RECORDED DATA »
▼

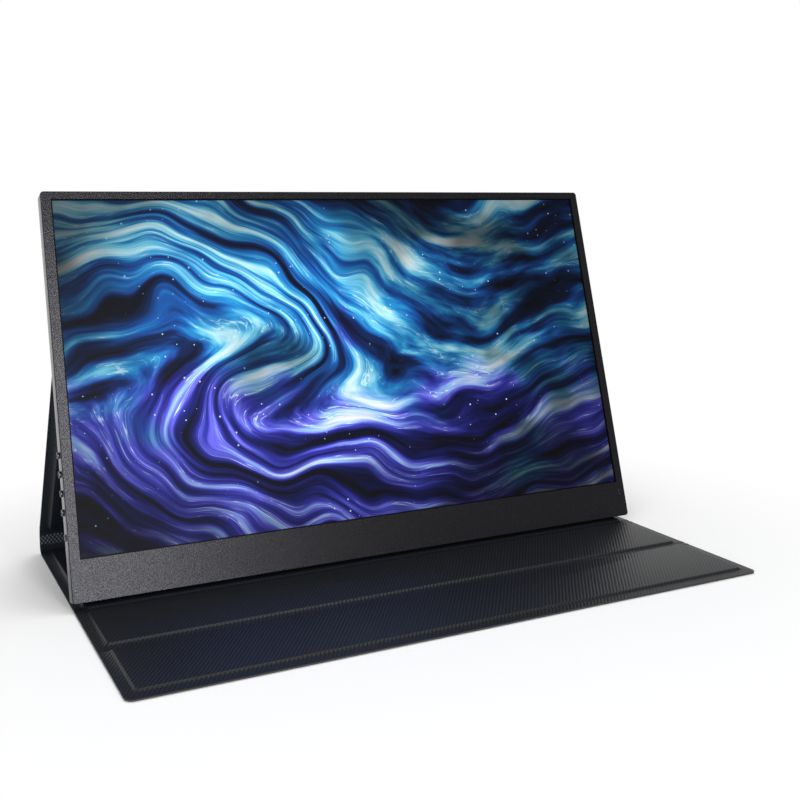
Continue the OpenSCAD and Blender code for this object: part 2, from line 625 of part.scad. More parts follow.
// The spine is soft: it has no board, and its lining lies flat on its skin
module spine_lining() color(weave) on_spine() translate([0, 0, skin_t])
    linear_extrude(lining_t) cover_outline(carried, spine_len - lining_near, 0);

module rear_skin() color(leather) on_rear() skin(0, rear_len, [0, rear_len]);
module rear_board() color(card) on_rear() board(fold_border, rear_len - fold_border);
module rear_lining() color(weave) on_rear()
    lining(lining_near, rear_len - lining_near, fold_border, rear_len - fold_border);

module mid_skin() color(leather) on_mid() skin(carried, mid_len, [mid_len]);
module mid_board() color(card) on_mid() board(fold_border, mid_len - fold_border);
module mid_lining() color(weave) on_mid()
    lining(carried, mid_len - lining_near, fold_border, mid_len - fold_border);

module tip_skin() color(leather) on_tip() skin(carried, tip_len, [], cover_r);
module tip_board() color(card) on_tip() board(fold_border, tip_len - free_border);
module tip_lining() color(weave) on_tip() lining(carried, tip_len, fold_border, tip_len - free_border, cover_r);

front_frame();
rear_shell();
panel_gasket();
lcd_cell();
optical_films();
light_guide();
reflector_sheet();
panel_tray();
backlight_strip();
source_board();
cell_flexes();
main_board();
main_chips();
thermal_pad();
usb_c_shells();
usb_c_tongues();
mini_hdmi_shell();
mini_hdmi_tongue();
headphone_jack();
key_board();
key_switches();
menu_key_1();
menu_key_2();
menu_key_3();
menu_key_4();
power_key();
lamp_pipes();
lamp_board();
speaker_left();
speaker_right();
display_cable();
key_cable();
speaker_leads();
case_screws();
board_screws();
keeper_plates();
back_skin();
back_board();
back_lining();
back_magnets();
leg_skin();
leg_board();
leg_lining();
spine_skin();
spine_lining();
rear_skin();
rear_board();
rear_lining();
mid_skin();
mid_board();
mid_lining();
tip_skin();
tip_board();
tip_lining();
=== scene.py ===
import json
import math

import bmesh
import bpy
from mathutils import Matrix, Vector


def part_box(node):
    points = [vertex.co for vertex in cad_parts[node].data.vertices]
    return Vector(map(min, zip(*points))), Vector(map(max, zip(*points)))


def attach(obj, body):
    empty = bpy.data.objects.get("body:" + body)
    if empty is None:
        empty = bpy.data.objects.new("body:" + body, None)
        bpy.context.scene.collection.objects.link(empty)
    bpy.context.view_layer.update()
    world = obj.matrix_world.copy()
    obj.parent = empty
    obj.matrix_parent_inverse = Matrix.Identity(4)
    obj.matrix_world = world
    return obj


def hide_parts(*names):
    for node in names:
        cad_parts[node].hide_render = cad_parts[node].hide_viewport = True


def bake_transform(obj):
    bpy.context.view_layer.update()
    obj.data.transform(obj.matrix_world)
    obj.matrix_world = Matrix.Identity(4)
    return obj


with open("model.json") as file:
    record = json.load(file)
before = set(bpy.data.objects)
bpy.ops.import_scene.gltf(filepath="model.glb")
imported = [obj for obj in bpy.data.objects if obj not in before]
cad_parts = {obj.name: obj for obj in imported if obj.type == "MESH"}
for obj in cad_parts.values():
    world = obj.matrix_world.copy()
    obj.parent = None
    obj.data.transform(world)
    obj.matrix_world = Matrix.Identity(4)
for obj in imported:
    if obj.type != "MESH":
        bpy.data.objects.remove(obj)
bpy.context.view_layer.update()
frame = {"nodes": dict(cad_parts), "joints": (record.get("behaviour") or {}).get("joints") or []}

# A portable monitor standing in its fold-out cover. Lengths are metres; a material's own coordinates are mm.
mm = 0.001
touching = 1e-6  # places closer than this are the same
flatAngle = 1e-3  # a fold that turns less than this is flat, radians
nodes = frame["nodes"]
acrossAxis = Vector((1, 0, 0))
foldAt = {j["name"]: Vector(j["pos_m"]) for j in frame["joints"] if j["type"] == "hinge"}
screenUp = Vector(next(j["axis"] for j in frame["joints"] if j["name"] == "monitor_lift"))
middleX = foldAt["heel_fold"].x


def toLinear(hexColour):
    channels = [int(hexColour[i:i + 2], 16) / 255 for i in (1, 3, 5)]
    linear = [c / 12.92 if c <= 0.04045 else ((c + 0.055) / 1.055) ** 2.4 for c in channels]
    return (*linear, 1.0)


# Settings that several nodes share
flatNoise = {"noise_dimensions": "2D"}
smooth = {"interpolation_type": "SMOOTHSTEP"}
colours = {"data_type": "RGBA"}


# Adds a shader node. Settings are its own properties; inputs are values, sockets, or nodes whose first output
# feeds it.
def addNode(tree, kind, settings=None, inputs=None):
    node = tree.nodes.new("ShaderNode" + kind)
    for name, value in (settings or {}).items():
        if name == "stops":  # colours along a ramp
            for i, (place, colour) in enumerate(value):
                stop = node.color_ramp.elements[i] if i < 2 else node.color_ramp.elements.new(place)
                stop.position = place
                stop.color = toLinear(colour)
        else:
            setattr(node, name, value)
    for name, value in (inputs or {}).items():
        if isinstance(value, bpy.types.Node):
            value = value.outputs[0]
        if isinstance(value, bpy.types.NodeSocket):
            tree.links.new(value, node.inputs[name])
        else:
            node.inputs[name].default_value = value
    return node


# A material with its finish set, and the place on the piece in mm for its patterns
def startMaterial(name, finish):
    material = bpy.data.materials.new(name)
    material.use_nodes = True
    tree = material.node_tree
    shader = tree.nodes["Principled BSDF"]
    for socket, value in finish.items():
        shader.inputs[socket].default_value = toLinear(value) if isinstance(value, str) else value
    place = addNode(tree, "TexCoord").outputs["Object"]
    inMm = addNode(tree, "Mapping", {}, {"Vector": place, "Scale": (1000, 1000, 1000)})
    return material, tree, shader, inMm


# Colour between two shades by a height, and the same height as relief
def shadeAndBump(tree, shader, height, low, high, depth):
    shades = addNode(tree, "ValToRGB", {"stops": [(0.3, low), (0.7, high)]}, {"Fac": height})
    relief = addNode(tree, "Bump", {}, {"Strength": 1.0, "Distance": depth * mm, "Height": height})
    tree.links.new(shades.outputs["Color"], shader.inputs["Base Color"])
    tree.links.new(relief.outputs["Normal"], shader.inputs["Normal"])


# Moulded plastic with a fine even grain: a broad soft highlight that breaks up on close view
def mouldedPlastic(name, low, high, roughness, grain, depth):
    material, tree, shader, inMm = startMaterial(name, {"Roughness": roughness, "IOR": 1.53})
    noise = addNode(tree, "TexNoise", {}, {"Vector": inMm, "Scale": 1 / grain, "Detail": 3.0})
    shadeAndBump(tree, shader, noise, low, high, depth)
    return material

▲

What do the lines above say from the one containing "module tip_skin() color(leather)" down to the one containing "cad_parts[node].hide_render = cad_parts[node].hide_viewport"? Return them exactly, both end lines included, and only them.

module tip_skin() color(leather) on_tip() skin(carried, tip_len, [], cover_r);
module tip_board() color(card) on_tip() board(fold_border, tip_len - free_border);
module tip_lining() color(weave) on_tip() lining(carried, tip_len, fold_border, tip_len - free_border, cover_r);

front_frame();
rear_shell();
panel_gasket();
lcd_cell();
optical_films();
light_guide();
reflector_sheet();
panel_tray();
backlight_strip();
source_board();
cell_flexes();
main_board();
main_chips();
thermal_pad();
usb_c_shells();
usb_c_tongues();
mini_hdmi_shell();
mini_hdmi_tongue();
headphone_jack();
key_board();
key_switches();
menu_key_1();
menu_key_2();
menu_key_3();
menu_key_4();
power_key();
lamp_pipes();
lamp_board();
speaker_left();
speaker_right();
display_cable();
key_cable();
speaker_leads();
case_screws();
board_screws();
keeper_plates();
back_skin();
back_board();
back_lining();
back_magnets();
leg_skin();
leg_board();
leg_lining();
spine_skin();
spine_lining();
rear_skin();
rear_board();
rear_lining();
mid_skin();
mid_board();
mid_lining();
tip_skin();
tip_board();
tip_lining();
=== scene.py ===
import json
import math

import bmesh
import bpy
from mathutils import Matrix, Vector


def part_box(node):
    points = [vertex.co for vertex in cad_parts[node].data.vertices]
    return Vector(map(min, zip(*points))), Vector(map(max, zip(*points)))


def attach(obj, body):
    empty = bpy.data.objects.get("body:" + body)
    if empty is None:
        empty = bpy.data.objects.new("body:" + body, None)
        bpy.context.scene.collection.objects.link(empty)
    bpy.context.view_layer.update()
    world = obj.matrix_world.copy()
    obj.parent = empty
    obj.matrix_parent_inverse = Matrix.Identity(4)
    obj.matrix_world = world
    return obj


def hide_parts(*names):
    for node in names:
        cad_parts[node].hide_render = cad_parts[node].hide_viewport = True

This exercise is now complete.